Hafta sonları uyumaya çalışarak vücudunuzu daha da zorlayabilirsiniz, bu da hafta boyunca uyumanızı zorlaştırabilir (uyku saati dilimlerini değiştirmek gibi). Yine de hala gerçekten uykusuzsanız ve bir kaç saat daha gözlerinizi kapamaya ihtiyacınız varsa, bunu yapın. Bu uzun vadeli bir çözüm değil ve uyku yoksunluğunun tüm etkilerini telafi etmez; ancak bazı araştırmalar bunun uykulu gözlerle tüm günü sürünerek geçirmekten daha iyi olduğunu söylüyor.
6. Efsane: Uyku hapları uyumana yardımcı olur
Uykusuzlukla mücadele eden biri için uyku hapları çok cazip bir çözüm gibi görünür. Fakat uyku uzmanları, uyku ilacı aldıktan sonra olanlarla ilgili uyarıda bulunuyorlar. Bunun doğal bir uyku olmadığını, uyku ilacı alanların beyin dalgalarına bakıldığında aslında gerçek bir uyku uyumadıklarını belirtiyorlar.
Walker’ın da kitabında bahsettiği gibi; uyku ilacı alan insanlar ne gerçekten uyuyorlar, ne de gerçekten uyanıklar. Sadece sakinleşiyorlar. Hatta ilaçla uyumanın zararlı olabileceğine dair bazı işaretler var. Yapılan araştırmalarda uyku ilaçlarının beyin hücrelerinin arasındaki bağlantıları zayıflatabildiğini gösteriyor. Bunun kaçınılmaz sonucu ise hafıza hasarı. Ayrıca, uyku ilacı almayı bırakan insanlarda da daha sonra “geri tepen” bir uykusuzluk baş gösteriyor ve bu durum bireyleri tekrar uyku ilacı almaya itiyor.

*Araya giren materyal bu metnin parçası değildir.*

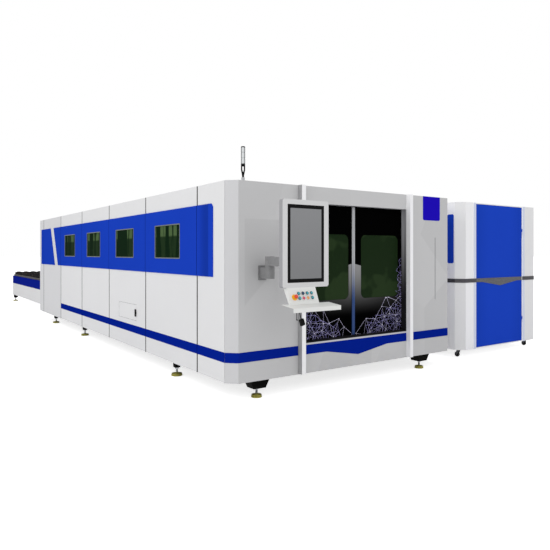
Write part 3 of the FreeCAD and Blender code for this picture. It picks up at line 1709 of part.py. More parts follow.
def build_buttons():
    lamps = []
    number = 1
    for index, (x, up) in enumerate(button_places()):
        is_lamp = index in (1, 2)
        gap = 0 if is_lamp else size("button_travel") + RUN
        name = f"indicator_lamp_{index}" if is_lamp else f"push_button_{number}"
        cap = on_slope(name, x, up, gap)
        half = cap.profile("XZ")
        radius, height = size("button_radius"), size("button_height")
        half.polygon([(0, 0), (radius, 0), (radius, height), (radius * 0.7, height + 2), (0, height + 2.6)])
        cap.revolve(half)
        if is_lamp:
            lamps.append(cap)
        else:
            cap.node()
            number += 1
    group("indicator_lamps", lamps)

    place = (size("estop_x") - size("desk_left"), size("estop_up"))
    stem, collar = size("estop_stem_radius"), size("estop_collar_height")
    ring = on_slope("estop_ring", *place)
    half = ring.profile("XZ")
    disc = size("estop_disc_radius")
    inner = stem + RUN
    half.polygon([(inner, 0), (disc, 0), (disc, 2.4), (disc * 0.5, 3), (disc * 0.45, collar), (inner, collar)])
    ring.revolve(half)
    ring.node()
    cap = on_slope("estop_cap", *place)
    half = cap.profile("XZ")
    radius = size("estop_cap_radius")
    lift = collar + 6
    half.polygon([
        (0, 8),
        (stem, 8),
        (stem, lift),
        (radius * 0.9, lift),
        (radius, lift + 4),
        (radius, lift + 10),
        (radius * 0.7, lift + 16),
        (0, lift + 18),
    ])
    cap.revolve(half)
    cap.node()


def build_lead():
    """A socket hanging on a short lead under the tray; the lead's points are chosen by eye."""
    bottom = tray_level(size("tray_front") - size("lead_y")) - GAUGE - size("gland_height")
    x = WRIST_X + size("lead_x") - size("tray_left")
    y = TRAY_FRONT + size("lead_y")
    route = [(0, 0), (0, -28), (6, -59), (16, -88)]
    radius = size("lead_radius")
    lead = DOC.addObject("Part::Feature", "usb_lead")
    lead.Label = "usb_lead"
    points = [FreeCAD.Vector(across, 0, down) for across, down in route]
    lead.Shape = round_tube(points, radius.value)
    bind(lead, "Placement.Base.x", x - ORIGIN_X)
    bind(lead, "Placement.Base.y", y - ORIGIN_Y)
    bind(lead, "Placement.Base.z", bottom)
    NODES.append(lead)

    (x0, z0), (x1, z1) = route[-2], route[-1]
    tilt = Size.of(math.degrees(math.atan2(x1 - x0, z0 - z1)))
    socket = Piece("usb_socket", x + x1, y, bottom + z1).turn((0, -1, 0), tilt)
    width, height = size("socket_width"), size("socket_height")
    depth = size("socket_depth")
    case = socket.profile("XZ", -depth / 2).rounded(-width / 2, -height, width, height, 6)
    socket.pad(case, depth)
    mouth = socket.profile("XY", -height)
    mouth.rectangle(-width * 0.3, -depth * 0.25, width * 0.6, depth * 0.5)
    socket.pocket(mouth, 12)
    socket.node()


def round_tube(points, radius):
    """A tube of straight runs joined by tangent arcs."""
    edges = []
    start = points[0]
    for before, corner, after in zip(points, points[1:], points[2:]):
        into, out = (corner - before).normalize(), (after - corner).normalize()
        half_turn = into.getAngle(out) / 2
        reach = 0.45 * min((corner - before).Length, (after - corner).Length)
        bend = reach / math.tan(half_turn)
        enter, leave = corner - into * reach, corner + out * reach
        middle_way = (out - into).normalize()
        centre = corner + middle_way * (bend / math.cos(half_turn))
        edges.append(Part.LineSegment(start, enter).toShape())
        edges.append(Part.Arc(enter, centre - middle_way * bend, leave).toShape())
        print(f"lead bend radius {bend:.1f} mm")
        start = leave
    edges.append(Part.LineSegment(start, points[-1]).toShape())
    path = Part.Wire(edges)
    circle = Part.Circle(points[0], points[1] - points[0], radius).toShape()
    return path.makePipeShell([Part.Wire(circle)], True, False)


# --------------------------------------------------------------------------- laser cabinet


def cabinet_plan(profile, inset):
    """The cabinet's plan with its four cut corners."""
    width, depth, cut = size("cabinet_width"), size("cabinet_depth"), size("cabinet_chamfer")
    low, right, back = Size.of(inset), width - inset, depth - inset
    corner = cut + low * (math.sqrt(2) - 2) + low
    profile.polygon([
        (corner, low),
        (width - corner, low),
        (right, corner),
        (right, depth - corner),
        (width - corner, back),
        (corner, back),
        (low, depth - corner),
        (low, corner),
    ])


def hinge_axis():
    """The cabinet door's hinge line, from the cabinet's left front corner."""
    return size("cabinet_door_start") + size("cabinet_door_width"), -size("hinge_radius") + 1


def caster_places():
    left, right = size("caster_inset_left"), size("cabinet_width") - size("caster_inset_right")
    front, back = size("caster_inset_y"), size("cabinet_depth") - size("caster_inset_y")
    return [(left, front), (right, front), (left, back), (right, back)]


def fork_cheeks(piece, x, y, top):
    """The two cheeks of a caster and the axle between them."""
    plate, gap = size("fork_plate"), size("fork_gap")
    width, radius = size("wheel_width"), size("wheel_radius")
    trail = size("caster_trail")
    head = size("fork_head_radius")
    span = width / 2 + gap
    for left in (x - span - plate, x + span):
        cheek = piece.profile("YZ", left)
        cheek.polygon([
            (y - head * 0.8, top),
            (y + head * 0.8, top),
            (y + trail + 12, radius),
            (y + trail + 8, radius - 10),
            (y + trail - 8, radius - 10),
            (y + trail - 14, radius + 4),
        ])
        piece.pad(cheek, plate)
    axle = piece.profile("YZ", x - span - plate - 2)
    axle.circle(y + trail, radius, size("wheel_bore_radius"))
    piece.pad(axle, (span + plate + 2) * 2)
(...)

7. Efsane: Gecenin bir vakti uyanırsan, tekrar uyuyabilmek için yatakta kalmalısın
Eğer yatağınızda rahat hissediyorsanız, uykuya daha rahat dalabilirsiniz. Fakat strese girerseniz, kendinizi zorlamayı bırakın. Yatakta uykuya dalmanız 20 dakikadan fazla sürerse, başka bir şey yapmayı deneyin. Güçlü duygusal tepkileri tetikleyen şeylerden kaçının ve bilgisayar, telefon veya televizyon gibi parlak ekranlı uyarıcılardan uzak durun. Kitap okumaya çalışın ya da biraz çay için.
8. Efsane: Melatonin desteği uyumaya yardımcı olur
Uyku hapları iyi bir çözüm değilse, “doğal” bir takviye kulağa hoş geliyor değil mi? Sonuçta vücudumuza uyku zamanı geldiğini söyleyen şey melatonin. Fakat melatonin takviyeleri üzerine yapılan araştırmalar o kadar iç açıcı değil. Uykuya dalmaya gerçekten yardım etmiyor. Bazı araştırmalar, ek olarak alınan melatoninin uykuyu sadece bir iki dakika daha erken getirdiğini gösteriyor. Ancak Walker’a göre bu bir plasebo etkisi.
9. Efsane: Bazı insanlar rüya görmez
Rüyalarınızı hatırlamayabilirsiniz ancak kesinlikle rüya görüyorsunuz. Rüyalar hakkında bilmediğimiz çok şey olsa da şundan eminiz ki geceleri hepimiz rüya görüyoruz. Biz rüya görürken, beynimiz de gün boyunca edindiğimiz duyguları ve deneyimleri işliyor. Walker’a göre bu hem duygusal hem de zihinsel sağlığımız için önemli. Ayrıca rüyalar, problem çözme ve yaratıcılığımız ile de bağlantılı. Rüya görürken tam olarak ne olup bittiğini bilemesek de, bizi biz yapan bir şey olduğu kesin; tıpkı uyku gibi.